Tuesday morning I had my long-awaited appointment to get a second opinion on my psychiatric meds. It’s ironic that I by the time I got it, I am less depressed and anxious than I’ve felt for most of a year. But after all the work it took to get this consultation, I went anyway. I actually think my improvement is due to the leave I’m taking from work and excitement about my upcoming trip (more on that another time).
My normal prescriber is a psychiatric nurse practitioner. She’s all right but I wanted this consult because I’ve been on the same anti-depressant (venlafaxine, aka Effexor) for about two years, and it clearly didn’t keep me from the lows of this past year. We added bupropion (aka Wellbutrin) some time ago, which possibly gave me more energy but I didn’t notice a huge difference. I also take trazodone and clonazepam to sleep at night. I couldn’t help wondering if this was the best I do with meds.
I met with the Director of Adult Psychiatry at the medical university. The advantage: the guy keeps up with all the newest research on treatment for anxiety and depression. The disadvantage: it’s a teaching university, so I got a third-year med student doing his psychiatric rotation sitting in. I decided I’d give him something interesting to talk about with his fellow med students at the bar, and I went ahead and talked about the suicidal thoughts and self-harm of last spring and summer, the hopelessness, (undetailed) history of childhood sexual abuse, demanding professional job and poor concentration and exhaustion–all of it like no big deal, like I might talk about my sore foot at the podiatrist. I wonder if I made him more or less likely to choose psychiatry as his specialization?!?
But I digress. What I meant to write about was what I learned from the consult. Here are the 4 big take-home messages.
- For a person who self-harms when the internal agitation gets unmanageable, he much prefers the use of Xanax to something like clonazepam, because it is much faster acting and therefore provides quick relief and reduces frequency of self-harm.

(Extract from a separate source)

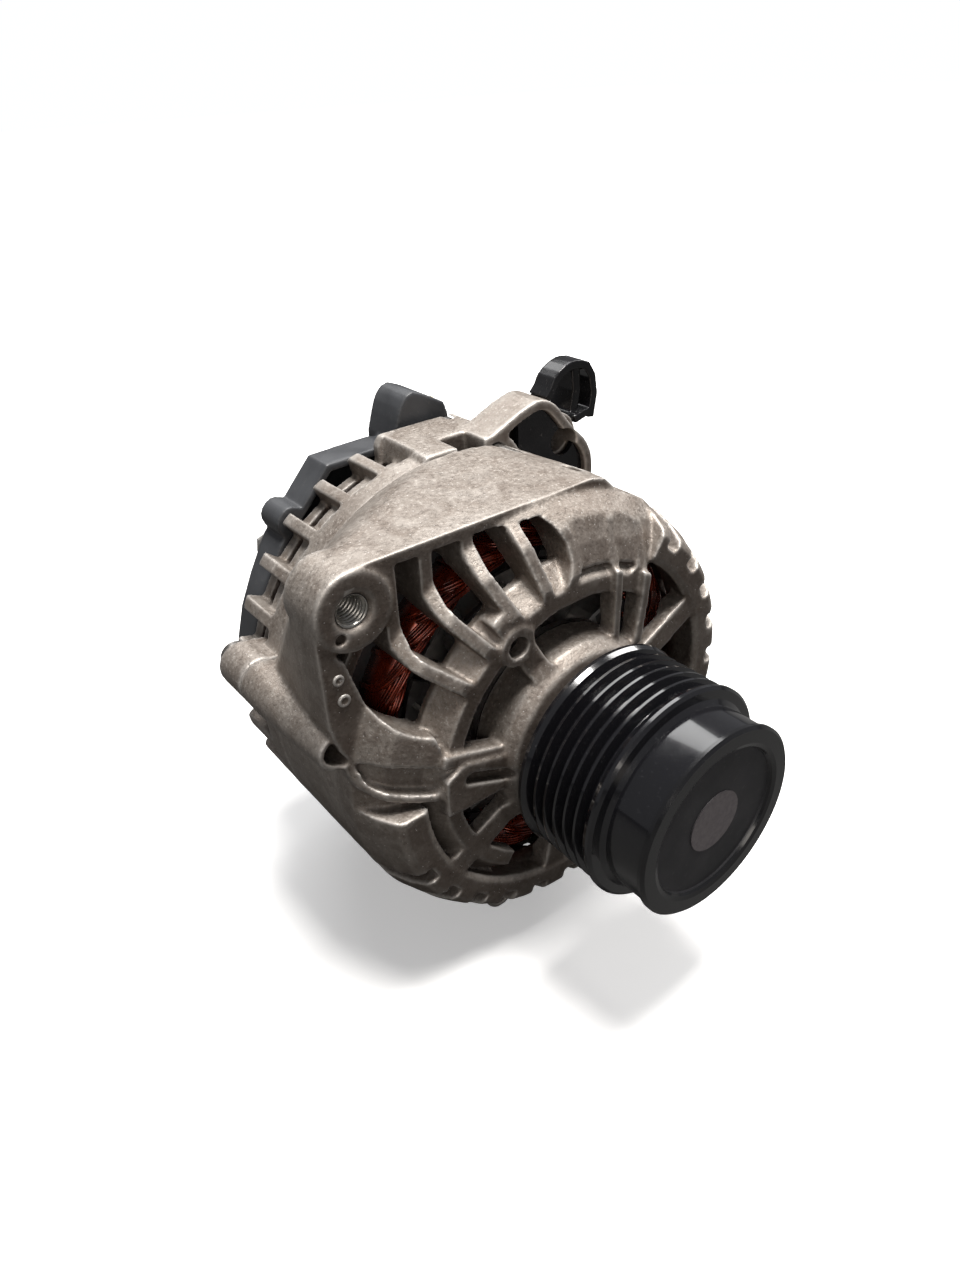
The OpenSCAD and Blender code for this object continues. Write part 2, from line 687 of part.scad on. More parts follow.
module positive_heat_sink() {
    color([0.7, 0.7, 0.7]) difference() {
        horseshoe(25, 39, 86, 88.5, -5, 130);
        for (a = positive_a) at_angle(a) translate([32, 0, 0]) pin_y(0, 0, diode_r, 84, 90, 32);
    }
}
module negative_heat_sink() {
    color([0.62, 0.62, 0.62]) difference() {
        horseshoe(40, 49.6, 80.5, 83, -5, 130);
        for (a = negative_a) at_angle(a) translate([44.8, 0, 0]) pin_y(0, 0, 4, 78, 86, 32);
    }
}
module rectifier_insulator() {
    color([0.1, 0.1, 0.1]) {
        horseshoe(30, 49.6, 83.05, 85, -5, 12);
        horseshoe(30, 49.6, 83.05, 85, 112, 130);
        horseshoe(39.2, 41.5, 83.05, 86.5, -5, 130);
    }
}
module positive_diodes() {
    color([0.5, 0.5, 0.5]) for (a = positive_a) at_angle(a) {
        translate([32, 0, 0]) pin_y(0, 0, diode_r - eps, 85.2, 89.2, 32);
        translate([32, 0, 0]) pin_y(0, 0, 0.8, 89.1, 94, 16);
    }
}
module negative_diodes() {
    color([0.5, 0.5, 0.5]) for (a = negative_a) at_angle(a) {
        translate([44.8, 0, 0]) pin_y(0, 0, 4 - eps, 80, 82.9, 32);
        translate([44.8, 0, 0]) pin_y(0, 0, 0.7, 79.4, 80.1, 16);
    }
}

module voltage_regulator() {
    color([0.08, 0.08, 0.09]) difference() {
        slab(86, 96) polygon([[-44, -6], [-24, -6], [-24, -32], [-34, -32], [-42, -22]]);
        for (k = [0:3]) translate([-45, 93, -11 - 5 * k]) cube([18, 4, 2.4]);
    }
}

module brush_holder() {
    color([0.1, 0.1, 0.1]) difference() {
        union() {
            translate([-8, 86.4, holder_z - 1.6]) cube([16, 11.8, 22]);
            translate([-12.9, 86.4, holder_z - 1.6]) cube([25.8, 11.8, 6]);
        }
        for (y = ring_y) translate([-brush_w / 2 - 0.05, y + 0.05, holder_z])
            cube([brush_w + 0.1, brush_d + 0.1, 24]);
    }
}

module brush(y) {
    difference() {
        translate([-brush_w / 2, y + 0.1, -ring_r - 0.05 - brush_len])
            cube([brush_w, brush_d, brush_len + 3]);
        ring(0, ring_r + 0.05, y - 3, y + 8);
    }
}
module brush_inner() { color([0.2, 0.19, 0.19]) brush(ring_y[0]); }
module brush_outer() { color([0.2, 0.19, 0.19]) brush(ring_y[1]); }

// A compression spring from the holder's floor to the brush, as a stack of turns
module brush_spring(y) {
    bottom = holder_z + 0.1;
    top = -ring_r - 0.05 - brush_len - 0.1;
    for (k = [0:7]) translate([0, y + 2.3, bottom + 0.35 + (top - bottom - 0.7) * k / 7])
        rotate_extrude($fn = 32) translate([1.5, 0]) circle(r = 0.35, $fn = 16);
    translate([1.2, y + 2.1, bottom]) cube([0.5, 0.4, top - bottom]);
}
module brush_spring_inner() { color("silver") brush_spring(ring_y[0]); }
module brush_spring_outer() { color("silver") brush_spring(ring_y[1]); }

module connector_socket() {
    color([0.07, 0.07, 0.07]) difference() {
        union() {
            translate([-12, 87.5, -72]) cube([24, 10.5, 28]);
            translate([-13.2, 87, -50]) cube([26.4, 11.5, 3]);
        }
        translate([-10, 89.3, -73]) cube([20, 7, 20]);
    }
}
module connector_pins() {
    color("silver") for (x = [-6, -2, 2, 6]) translate([x - 0.4, 92, -68]) cube([0.8, 1.6, 14.98]);
}

// A turned shape along +X about the main terminal's axis
module terminal_turned(r, x0, x1, fn = 48) {
    translate([x0, stud_y, stud_z]) rotate([0, 90, 0]) cylinder(r = r, h = x1 - x0, $fn = fn);
}

module terminal_insulator() {
    color([0.12, 0.12, 0.12]) difference() {
        terminal_turned(5.2, 4.05, 6.5);
        terminal_turned(3.62, 4, 7);
    }
}
module terminal_stud() {
    color([0.7, 0.6, 0.35]) {
        terminal_turned(3.6, 4.1, 12.5);
        terminal_turned(3.9, 12, 20.5);
    }
}
module terminal_nut() {
    color("silver") difference() {
        terminal_turned(5.5, 6.55, 11.5, 6);
        terminal_turned(3.62, 6, 13);
    }
}

// The black plastic clip that holds the harness, pushed on the arm's outer edge
module harness_clip() {
    color([0.05, 0.05, 0.05]) difference() {
        union() {
            slab(60, 68) ribbon(concat([[43.5, 68.6], [45.6, 71]],
                bezier([47, 73.6], [53, 79], [60, 75.6], 6), [[62.4, 72], [63.4, 66], [62, 58.6]]), 2.6);
            slab(62, 72) ribbon([[57, 75], [57.6, 68], [56, 60]], 3.4);
            slab(60, 70) ribbon([[55, 59.4], [59, 60.4], [62.6, 60.8]], 2.6);
            slab(61, 69) ribbon([[43.2, 67.8], [49.3, 60.9], [55.4, 60.6]], 1.8);
        }
        slab(50, 80) offset(delta = 0.05) arm_outline();
        pin_y(arm_bore[0], arm_bore[1], 8.25, 50, 80);
    }
}

// The black plastic liner that fills the arm's hollow in front of the lug
module arm_insert() {
    color([0.04, 0.04, 0.04]) difference() {
        slab(55.2, 57) offset(delta = -3.3) arm_outline();
        ring(0, body_r + 0.1, 50, 60);
        translate([0, 50, 50]) cube([27.3, 10, 16.1]);
        pin_y(arm_bore[0], arm_bore[1], lug_bore_r + 0.4, 50, 60);
    }
}

front_bracket();
rear_bracket();
stator_core();
stator_windings();
through_bolts();
front_bearing_outer_race();
front_bearing_inner_race();
front_bearing_balls();
front_bearing_cage();
front_bearing_seal();
bearing_retainer();
retainer_screws();
shaft_spacer();
rear_bearing_outer_race();
rear_bearing_inner_race();
rear_bearing_balls();
rear_bearing_cage();
rear_bearing_sleeve();
rotor_shaft();
front_claw_pole();
rear_claw_pole();
field_coil();
coil_bobbin();
front_fan();
rear_fan();
slip_ring_inner();
slip_ring_outer();
slip_ring_insulator();
pulley_hub();
clutch_cage();
clutch_rollers();
pulley_seal();
pulley_rim();
pulley_cap();
rear_cover();
cover_nuts();
cover_studs();
positive_heat_sink();
negative_heat_sink();
rectifier_insulator();
positive_diodes();
negative_diodes();
voltage_regulator();
brush_holder();
brush_inner();
brush_outer();
brush_spring_inner();
brush_spring_outer();
connector_socket();
connector_pins();
terminal_stud();
terminal_nut();
terminal_insulator();
harness_clip();
arm_insert();
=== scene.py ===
# Looks of the car alternator: materials, rounded castings, thread, wound wire, springs, light and camera.
import json
import math
import random

import bmesh
import bpy
from mathutils import Matrix, Vector


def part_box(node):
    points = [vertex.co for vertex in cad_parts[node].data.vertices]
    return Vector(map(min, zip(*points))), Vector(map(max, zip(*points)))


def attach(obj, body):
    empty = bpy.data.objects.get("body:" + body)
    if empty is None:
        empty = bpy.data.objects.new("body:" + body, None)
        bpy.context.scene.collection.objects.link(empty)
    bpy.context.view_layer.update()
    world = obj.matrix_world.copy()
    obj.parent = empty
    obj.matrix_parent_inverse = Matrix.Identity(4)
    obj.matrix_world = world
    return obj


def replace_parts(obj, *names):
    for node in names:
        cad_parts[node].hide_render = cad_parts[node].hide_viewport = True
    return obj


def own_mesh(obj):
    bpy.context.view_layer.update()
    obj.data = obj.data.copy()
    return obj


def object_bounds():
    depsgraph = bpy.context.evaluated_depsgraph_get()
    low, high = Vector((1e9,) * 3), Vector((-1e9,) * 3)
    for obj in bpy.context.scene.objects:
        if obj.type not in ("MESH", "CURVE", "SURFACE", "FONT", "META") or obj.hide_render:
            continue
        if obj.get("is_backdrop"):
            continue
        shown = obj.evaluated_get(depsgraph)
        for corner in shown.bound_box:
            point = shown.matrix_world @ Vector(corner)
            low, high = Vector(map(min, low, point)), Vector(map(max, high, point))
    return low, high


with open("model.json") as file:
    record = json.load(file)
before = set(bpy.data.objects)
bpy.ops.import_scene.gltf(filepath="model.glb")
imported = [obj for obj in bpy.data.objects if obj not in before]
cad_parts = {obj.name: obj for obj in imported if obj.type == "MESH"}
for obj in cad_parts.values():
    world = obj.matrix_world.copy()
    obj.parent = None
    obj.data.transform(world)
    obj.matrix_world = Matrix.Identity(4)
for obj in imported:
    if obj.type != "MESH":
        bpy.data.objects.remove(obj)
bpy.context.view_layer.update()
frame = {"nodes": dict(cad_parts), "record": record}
nodes = frame["nodes"]
record = frame["record"]
scene = bpy.context.scene
MM = 0.001
MM_PER_M = 1000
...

I haven’t burned myself for months, but this is good to know for the future, just in case, you know.
- He does not prescribe Effexor anymore because people have such a hard time coming off of it. He had two patients become psychotic and need hospitalization coming off it (and another friend of mine told me her psychiatrist calls it Side-Effexor). Plus I just went through one of my worst depressions and was taking it all the whole time. He thinks duloxetine (Cymbalta) might be better, and if so that I should taper onto it while slowly tapering off the Effexor. But..
- I have taken lots of different meds over the years and never experienced long-lasting relief. He said if I wanted, I could have a DNA test that would provide us some useful information about serotonin re-uptake as well as metabolism of meds in the liver. This can help guide selection of meds as well as help determine dosages. For example, if your liver metabolizes a drug faster than typical rates, you could benefit from a higher-than-standard dose. I don’t know about you all, but I didn’t know this was possible. I think it’s encouraging that medicine is going in this direction and away from the let’s guess and see what happens approach. So I decided to go ahead and pay $400 out of pocket to have my cheek swabbed and my DNA sequenced. I hope it will be worth it.
- He told me to check out the manufacturer of the generic drugs I’m taking (all 4 of them are generics). All generics are not alike, no matter what people tell you, he said. A lot of generics are made in India, and they all go through Central Drugs Standard Control Organization that tests and certifies that they meet FDA standards. Except that it turns out they only test new drugs and are woefully understaffed. Medications that are not newly developed don’t get tested. He also said you can go to FDA.gov and search by pharmaceutical company to see if there have been any warnings about a particular drug manufacturer. If so, I should think about switching to a pharmacy that uses a different manufacturer. Why should it be on us to track down this information? Can we really expect a depressed person who has trouble getting out of bed to do this online research and then call around to lots of local pharmacies to ask them all where their drugs come from? And what if you live in a small town with only one pharmacy?
In the end, all decisions are on hold until I get the results of the genetic testing, and even then, I won’t do anything about it until I get back from my travels. It was interesting though. It made me simultaneously hopeful that we are learning how to better match psych meds to individual need but frightened that people can’t be sure about the quality of the meds they take.